Babycake

I didn’t post last week; my muse was lounging around the computer of some other food blogger, making ripe bunches of creative epiphanies flourish in someone else’s brain. I gazed out the window for her, like that insipid teen girl in the vampire movies. “When will she be back?” I uttered in the weak monotone of the dependably gloomy, “When?” Eaters, it was a pitiful display.

I abide in the grayest (true story) town in the United States, but one cannot keep blaming the weather for one’s troubles. Then again, the light is so scant, (hence the setting for poorly written books/screenplays featuring the undead) and forecast so hopelessly soaking that, well, why not blame it for sapping our zest?

Still, even considering the climate-induced doldrums, this past week I was soaking in a particularly tepid tub of malaise. I wallowed in my troubles, I borrowed troubles, I paid surprise visits to past troubles who had forgotten my name (Hey, remember me? Let’s relive all my mistakes!). I sensed that spending time with me was a charitable act, on the part of myself and others, and we were all doing it under duress. My husband feels obligated, and as for the rest of them, they are clearly just in it for the cake.

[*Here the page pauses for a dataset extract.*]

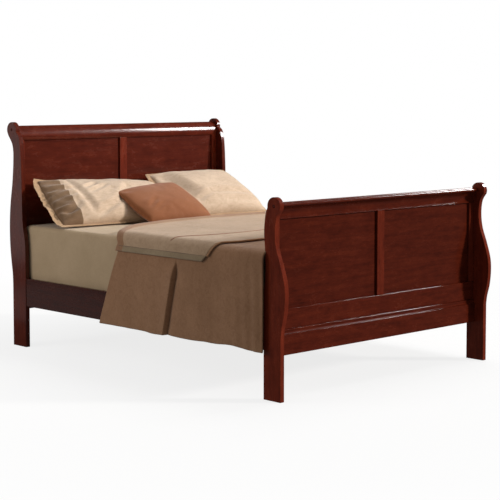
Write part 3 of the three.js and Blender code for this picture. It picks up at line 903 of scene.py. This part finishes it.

Gabs held by her Great Grandma (my mom) while her mother looks on. I know! I know! The kid looks just like me.

My second grand niece was born last week and I got to meet the little muffin. She made me want to say yes to life and bake a cake, but she refuses to try anything but breast milk and why should I cater to picky eaters? She is a reminder that life goes on, abundantly. When my oldest was a baby she would fight sleep, startling herself awake to look around hungrily. “What did I miss?” she seemed to say with her big eyes, desperate to take it all in. It’s true, there’s a lot here.

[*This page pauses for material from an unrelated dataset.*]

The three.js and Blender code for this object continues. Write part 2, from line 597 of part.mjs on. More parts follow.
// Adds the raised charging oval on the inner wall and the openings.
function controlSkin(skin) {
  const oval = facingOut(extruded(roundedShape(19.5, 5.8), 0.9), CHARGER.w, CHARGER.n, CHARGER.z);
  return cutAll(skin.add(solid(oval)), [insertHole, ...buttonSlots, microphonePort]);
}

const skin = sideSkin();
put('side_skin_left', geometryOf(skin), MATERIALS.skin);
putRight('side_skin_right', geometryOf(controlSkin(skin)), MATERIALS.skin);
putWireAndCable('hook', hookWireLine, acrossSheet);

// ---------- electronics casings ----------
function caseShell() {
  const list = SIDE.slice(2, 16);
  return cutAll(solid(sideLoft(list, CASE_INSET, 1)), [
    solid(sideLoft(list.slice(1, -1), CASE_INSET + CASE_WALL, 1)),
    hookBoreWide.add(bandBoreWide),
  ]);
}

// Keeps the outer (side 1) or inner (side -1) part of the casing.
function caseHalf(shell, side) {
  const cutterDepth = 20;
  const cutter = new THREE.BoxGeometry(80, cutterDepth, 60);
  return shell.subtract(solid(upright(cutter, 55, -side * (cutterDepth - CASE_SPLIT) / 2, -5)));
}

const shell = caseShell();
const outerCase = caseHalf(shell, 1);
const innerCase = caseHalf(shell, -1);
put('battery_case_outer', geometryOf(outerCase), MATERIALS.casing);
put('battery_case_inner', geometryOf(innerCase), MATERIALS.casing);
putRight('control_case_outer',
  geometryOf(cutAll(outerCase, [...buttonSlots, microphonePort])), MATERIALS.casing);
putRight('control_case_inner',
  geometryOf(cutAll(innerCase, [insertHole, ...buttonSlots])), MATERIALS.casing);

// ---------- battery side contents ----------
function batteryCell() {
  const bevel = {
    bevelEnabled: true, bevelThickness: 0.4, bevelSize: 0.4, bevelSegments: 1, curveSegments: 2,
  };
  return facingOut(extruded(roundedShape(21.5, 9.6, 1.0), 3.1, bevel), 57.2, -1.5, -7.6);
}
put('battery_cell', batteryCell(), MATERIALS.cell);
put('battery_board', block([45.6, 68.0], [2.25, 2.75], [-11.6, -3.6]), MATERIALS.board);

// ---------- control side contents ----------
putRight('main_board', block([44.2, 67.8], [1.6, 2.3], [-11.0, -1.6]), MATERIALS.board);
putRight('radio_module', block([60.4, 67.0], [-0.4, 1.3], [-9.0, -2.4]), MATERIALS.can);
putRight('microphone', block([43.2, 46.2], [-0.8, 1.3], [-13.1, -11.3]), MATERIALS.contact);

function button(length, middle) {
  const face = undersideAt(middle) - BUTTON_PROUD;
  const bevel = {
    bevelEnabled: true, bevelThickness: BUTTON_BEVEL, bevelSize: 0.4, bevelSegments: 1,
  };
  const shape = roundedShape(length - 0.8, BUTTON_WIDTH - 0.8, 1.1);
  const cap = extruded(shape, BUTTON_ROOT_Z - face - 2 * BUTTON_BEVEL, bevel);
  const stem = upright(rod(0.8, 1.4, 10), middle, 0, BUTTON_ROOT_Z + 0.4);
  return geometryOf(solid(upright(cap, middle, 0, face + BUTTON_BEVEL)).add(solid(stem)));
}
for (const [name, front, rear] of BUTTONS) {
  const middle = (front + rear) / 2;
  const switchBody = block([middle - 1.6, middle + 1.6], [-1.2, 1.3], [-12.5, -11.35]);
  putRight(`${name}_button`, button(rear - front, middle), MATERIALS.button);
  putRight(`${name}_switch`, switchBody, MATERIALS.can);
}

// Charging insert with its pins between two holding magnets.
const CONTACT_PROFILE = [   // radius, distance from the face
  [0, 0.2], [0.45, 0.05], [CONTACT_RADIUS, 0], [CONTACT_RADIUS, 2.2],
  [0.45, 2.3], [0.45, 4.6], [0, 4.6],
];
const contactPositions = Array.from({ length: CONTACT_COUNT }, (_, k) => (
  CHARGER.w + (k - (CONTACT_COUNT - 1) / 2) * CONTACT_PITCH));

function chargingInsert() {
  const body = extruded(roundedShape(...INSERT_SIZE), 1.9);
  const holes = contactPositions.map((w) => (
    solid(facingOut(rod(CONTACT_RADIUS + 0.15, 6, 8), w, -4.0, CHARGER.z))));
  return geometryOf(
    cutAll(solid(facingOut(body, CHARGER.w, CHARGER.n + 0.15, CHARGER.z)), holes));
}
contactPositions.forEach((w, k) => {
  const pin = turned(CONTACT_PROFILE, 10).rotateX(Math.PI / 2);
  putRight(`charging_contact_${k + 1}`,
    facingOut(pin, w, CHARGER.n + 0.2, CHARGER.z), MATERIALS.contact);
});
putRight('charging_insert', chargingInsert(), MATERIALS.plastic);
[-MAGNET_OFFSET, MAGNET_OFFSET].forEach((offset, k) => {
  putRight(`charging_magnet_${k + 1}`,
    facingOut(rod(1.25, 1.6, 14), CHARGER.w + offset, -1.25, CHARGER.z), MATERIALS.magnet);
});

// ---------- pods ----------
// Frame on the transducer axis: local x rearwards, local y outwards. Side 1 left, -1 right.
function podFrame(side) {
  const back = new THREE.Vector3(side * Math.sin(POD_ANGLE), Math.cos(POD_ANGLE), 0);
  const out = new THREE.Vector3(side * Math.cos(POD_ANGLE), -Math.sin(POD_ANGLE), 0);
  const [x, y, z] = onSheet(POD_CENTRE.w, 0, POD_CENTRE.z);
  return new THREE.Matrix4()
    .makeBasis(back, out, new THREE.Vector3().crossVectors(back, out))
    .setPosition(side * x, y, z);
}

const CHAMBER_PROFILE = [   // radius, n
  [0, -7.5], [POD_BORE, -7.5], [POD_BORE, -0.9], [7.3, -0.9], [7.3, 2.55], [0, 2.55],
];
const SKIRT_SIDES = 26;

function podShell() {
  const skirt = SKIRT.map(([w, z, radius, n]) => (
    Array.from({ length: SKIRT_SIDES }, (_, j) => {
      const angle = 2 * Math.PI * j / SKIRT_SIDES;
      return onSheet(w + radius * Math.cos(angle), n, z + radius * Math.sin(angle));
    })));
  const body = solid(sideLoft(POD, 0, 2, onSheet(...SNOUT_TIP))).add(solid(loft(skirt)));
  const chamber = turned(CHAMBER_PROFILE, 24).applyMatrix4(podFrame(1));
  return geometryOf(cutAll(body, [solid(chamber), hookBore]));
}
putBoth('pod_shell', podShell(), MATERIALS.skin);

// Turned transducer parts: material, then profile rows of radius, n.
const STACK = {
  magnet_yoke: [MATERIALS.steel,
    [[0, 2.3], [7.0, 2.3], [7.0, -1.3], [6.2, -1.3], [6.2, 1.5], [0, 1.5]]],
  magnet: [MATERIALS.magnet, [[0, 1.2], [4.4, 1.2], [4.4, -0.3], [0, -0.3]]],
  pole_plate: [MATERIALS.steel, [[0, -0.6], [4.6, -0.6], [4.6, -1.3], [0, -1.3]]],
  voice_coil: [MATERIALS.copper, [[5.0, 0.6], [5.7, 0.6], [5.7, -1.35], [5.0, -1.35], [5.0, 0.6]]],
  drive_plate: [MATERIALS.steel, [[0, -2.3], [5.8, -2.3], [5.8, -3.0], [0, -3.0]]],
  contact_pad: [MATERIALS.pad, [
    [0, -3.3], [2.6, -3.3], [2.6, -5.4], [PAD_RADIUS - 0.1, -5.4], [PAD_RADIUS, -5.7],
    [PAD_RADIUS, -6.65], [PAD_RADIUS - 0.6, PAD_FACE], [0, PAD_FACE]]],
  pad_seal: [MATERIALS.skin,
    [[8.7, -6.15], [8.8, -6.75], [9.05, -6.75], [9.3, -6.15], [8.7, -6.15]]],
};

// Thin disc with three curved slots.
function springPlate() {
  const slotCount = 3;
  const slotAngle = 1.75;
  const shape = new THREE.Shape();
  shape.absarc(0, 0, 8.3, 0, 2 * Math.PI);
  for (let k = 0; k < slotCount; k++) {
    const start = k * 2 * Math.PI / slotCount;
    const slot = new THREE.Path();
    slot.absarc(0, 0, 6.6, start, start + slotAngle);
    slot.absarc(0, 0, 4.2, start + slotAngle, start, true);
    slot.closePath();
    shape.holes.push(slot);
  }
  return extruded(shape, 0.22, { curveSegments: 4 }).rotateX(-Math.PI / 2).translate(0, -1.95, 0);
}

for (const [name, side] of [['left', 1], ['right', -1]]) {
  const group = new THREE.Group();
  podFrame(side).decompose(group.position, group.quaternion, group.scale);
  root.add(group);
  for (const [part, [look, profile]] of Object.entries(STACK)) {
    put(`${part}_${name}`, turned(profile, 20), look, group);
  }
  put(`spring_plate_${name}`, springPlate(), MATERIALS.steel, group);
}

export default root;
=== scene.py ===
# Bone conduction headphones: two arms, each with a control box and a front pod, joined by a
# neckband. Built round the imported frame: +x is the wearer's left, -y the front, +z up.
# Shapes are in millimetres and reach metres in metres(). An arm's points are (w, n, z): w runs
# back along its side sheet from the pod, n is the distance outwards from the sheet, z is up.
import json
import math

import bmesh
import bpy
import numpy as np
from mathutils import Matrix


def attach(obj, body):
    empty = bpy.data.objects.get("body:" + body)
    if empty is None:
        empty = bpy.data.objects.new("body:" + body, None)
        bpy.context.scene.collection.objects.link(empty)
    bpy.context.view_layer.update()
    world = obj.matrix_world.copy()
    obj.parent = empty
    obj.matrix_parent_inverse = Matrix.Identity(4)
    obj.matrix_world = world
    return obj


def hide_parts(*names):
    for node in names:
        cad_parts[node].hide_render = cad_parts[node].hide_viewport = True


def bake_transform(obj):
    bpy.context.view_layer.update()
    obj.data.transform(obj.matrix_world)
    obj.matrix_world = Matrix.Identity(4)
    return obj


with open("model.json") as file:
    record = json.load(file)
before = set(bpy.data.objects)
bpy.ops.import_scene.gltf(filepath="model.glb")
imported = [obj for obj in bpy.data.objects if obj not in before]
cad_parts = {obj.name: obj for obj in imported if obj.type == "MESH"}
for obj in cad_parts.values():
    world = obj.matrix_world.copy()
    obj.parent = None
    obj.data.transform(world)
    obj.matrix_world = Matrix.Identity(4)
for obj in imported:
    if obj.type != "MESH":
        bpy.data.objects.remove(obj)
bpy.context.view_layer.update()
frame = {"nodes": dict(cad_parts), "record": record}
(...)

While I wait for Gabrielle Zendaya to get bigger and discover dessert, I will make this cake for my loved ones and serve it up with a hearty side of gratitude for their fortitude. Life with me isn’t always fun, but the tedium is punctuated by cake. So I am going to pinch my pale cheeks, make myself pleasant, and set this little beauty out as friendbait. Plus, it’s guaranteed to keep the vampires away; they detest coconut.

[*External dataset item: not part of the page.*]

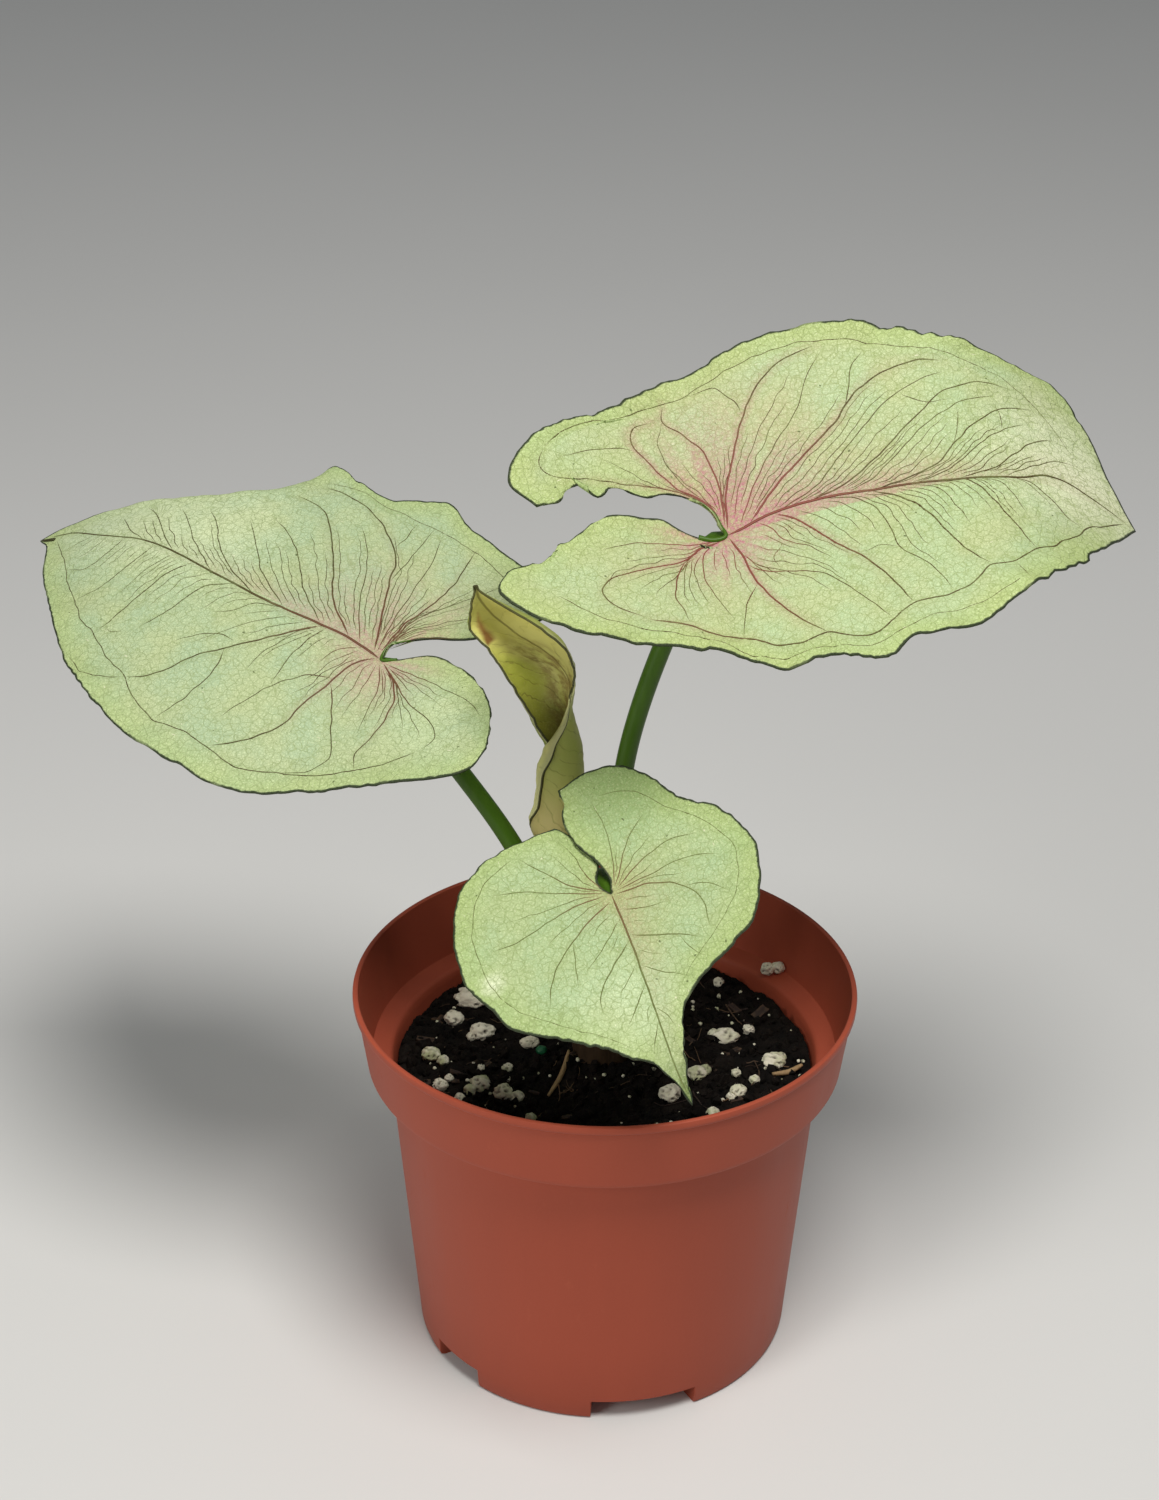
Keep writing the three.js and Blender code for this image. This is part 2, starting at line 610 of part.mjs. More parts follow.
const stalks = Object.keys(leaves);
const sockets = [...stalks.map((name) => petiole(name, fitGap)), newPetiole(fitGap)];
const grains = perliteGrains.map((grain, i) => perliteGrain(grain, i));
const carved = [
  stemBase(fitGap),
  ...perliteGrains.map((grain, i) => perliteGrain(grain, i, fitGap)),
  ...slivers.map((item) => sliver(item, fitGap)),
  greenPellet(fitGap),
];

place('pot', pot(), colours.terracotta, 0.45);
place('soil', soil(carved), colours.peat, 0.95);
place('stem_base', sockets.reduce((stem, socket) => stem.subtract(socket), stemBase()), colours.sheath, 0.6);
for (const name of stalks) {
  place(`petiole_${name}`, petiole(name), colours.stalk, 0.4);
  place(`blade_${name}`, openBlade(leaves[name]), colours.paleBlade, 0.5);
}
place('petiole_new', newPetiole(), colours.stalk, 0.4);
place('blade_new', rolledBlade(), colours.youngBlade, 0.5);
grains.forEach((grain, i) => place(`perlite_${String(i + 1).padStart(2, '0')}`, grain, colours.perlite, 0.9));
place('perlite_on_ledge', grainOnLedge(), colours.perlite, 0.9);
slivers.forEach((item, i) => place(`bark_sliver_${i + 1}`, sliver(item), colours.straw, 0.85));
place('feed_pellet', greenPellet(), colours.pellet, 0.5);

export default plant;
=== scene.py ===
# Potted syngonium: three open pale green leaves with pink veins and one leaf still rolled up,
# in a terracotta-coloured plastic nursery pot filled with dark peat mix. Lengths are in
# millimetres from the pot's axis, until a piece is placed; the scene itself is in metres.
import bisect
import math
import random

import bmesh
import bpy
from mathutils import Euler, Matrix, Vector, noise
from mathutils.bvhtree import BVHTree
from mathutils.kdtree import KDTree


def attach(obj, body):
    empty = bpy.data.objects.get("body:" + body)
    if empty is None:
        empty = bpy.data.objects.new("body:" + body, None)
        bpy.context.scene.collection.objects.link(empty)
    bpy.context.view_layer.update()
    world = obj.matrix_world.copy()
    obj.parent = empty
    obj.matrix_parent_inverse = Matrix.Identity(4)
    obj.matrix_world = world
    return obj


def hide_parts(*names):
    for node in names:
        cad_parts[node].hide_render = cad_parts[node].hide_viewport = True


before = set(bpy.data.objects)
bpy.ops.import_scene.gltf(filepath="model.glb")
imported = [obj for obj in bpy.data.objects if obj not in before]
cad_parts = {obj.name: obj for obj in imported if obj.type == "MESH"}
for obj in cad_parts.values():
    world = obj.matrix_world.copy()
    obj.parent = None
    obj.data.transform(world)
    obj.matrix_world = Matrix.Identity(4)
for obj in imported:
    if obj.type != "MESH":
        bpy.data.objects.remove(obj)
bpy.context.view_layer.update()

# Camera: it stands in front of the pot and looks down on it by 27.7 degrees, as the photo does.
# The lens is given for a 36 mm wide picture; the tilt is measured from straight down.
CAMERA_PLACE = (0.0035, -0.5201, 0.409)
CAMERA_TILT = 62.33
CAMERA_ROLL = 0.27
CAMERA_LENS = 90.96
camera_data = bpy.data.cameras.new("photo_camera")
camera_data.sensor_fit = "HORIZONTAL"
camera_data.sensor_width = 36
camera_data.lens = CAMERA_LENS
camera = bpy.data.objects.new("photo_camera", camera_data)
camera.matrix_world = (
    Matrix.Translation(CAMERA_PLACE)
    @ Matrix.Rotation(math.radians(CAMERA_TILT), 4, "X")
    @ Matrix.Rotation(math.radians(CAMERA_ROLL), 4, "Z")
)
bpy.context.scene.collection.objects.link(camera)
bpy.context.scene.camera = camera

# Studio: a plain pale floor under one large soft lamp above, a weaker one low on the left front,
# and an even grey surround.
world = bpy.data.worlds.new("studio")
world.use_nodes = True
world.node_tree.nodes["Background"].inputs["Color"].default_value = (0.9, 0.95, 1.0, 1)
world.node_tree.nodes["Background"].inputs["Strength"].default_value = 0.2
bpy.context.scene.world = world
bpy.context.scene.view_settings.view_transform = "Standard"


def soft_lamp(name, place, aim, size, power, tint):
    lamp = bpy.data.lights.new(name, "AREA")
    lamp.shape = "DISK"
    lamp.size = size
    lamp.energy = power
    lamp.color = tint
    stand = bpy.data.objects.new(name, lamp)
    away = Vector(place) - Vector(aim)
    stand.matrix_world = Matrix.Translation(place) @ away.to_track_quat("Z", "Y").to_matrix().to_4x4()
    bpy.context.scene.collection.objects.link(stand)


soft_lamp("lamp_above", (0.14, -0.38, 1.14), (0, 0, 0.1), 0.5, 11.8, (1, 0.985, 0.96))
soft_lamp("lamp_left", (-0.75, -0.7, 0.55), (0, 0, 0.08), 0.45, 4.0, (1, 0.98, 0.95))


def colour(tint):
    """A tint in 0 to 255 screen values, as a node takes it"""
    return (*(((c / 255 + 0.055) / 1.055) ** 2.4 if c > 10 else c / 3294.6 for c in tint), 1)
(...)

“Zest for Life” Key Lime Coconut Cake from Gourmet, March 2009

I reduce the granulated sugar to 3/4 cup and the confectioners to 1/2 cup. I also have used unsweetened coconut.

1 cup sweetened, flaked coconut
1 stick unsalted butter, softened
1 1/4 cups granulated sugar
1 Tablespoon grated key lime zest (or the zest of any old lime)
2 large eggs (at room temperature)
1 3/4 cups self-rising flour
3/4 cup whole milk
1/4 cup fresh Key lime juice, divided (or the juice of any old lime)
1 cup confectioners sugar
1 Tablespoon rum (optional)

Preheat oven to 350. Generously butter a 9 by 2 inch round baking pan and line bottom with a round of parchment paper.

Toast coconut in a small baking pan in oven, stirring one or twice, until golden, 8 to 12 minutes (watch it closely since it burns quickly).

Beat butter, granulated sugar and zest with an electric mixer until fluffy. Beat in eggs one at a time. Stir together flour and 1/2 cup coconut, reserve remainder for topping. Stir together milk and 2 Tablespoons lime juice. At low speed, mix flour and milk mixtures into egg mixture alternately in batches.

Spoon batter into pan and smooth top. Bake until golden and a toothpick inserted into center comes out clean. This could take 40 minutes but check it at 30. Cool to warm, then turn out of pan and remove parchment.

Whisk together confectioners sugar, remaining 2 Tablespoons lime juice, (maybe less if you use less sugar) and rum (if using) and pour over cake. Sprinkle remaining coconut.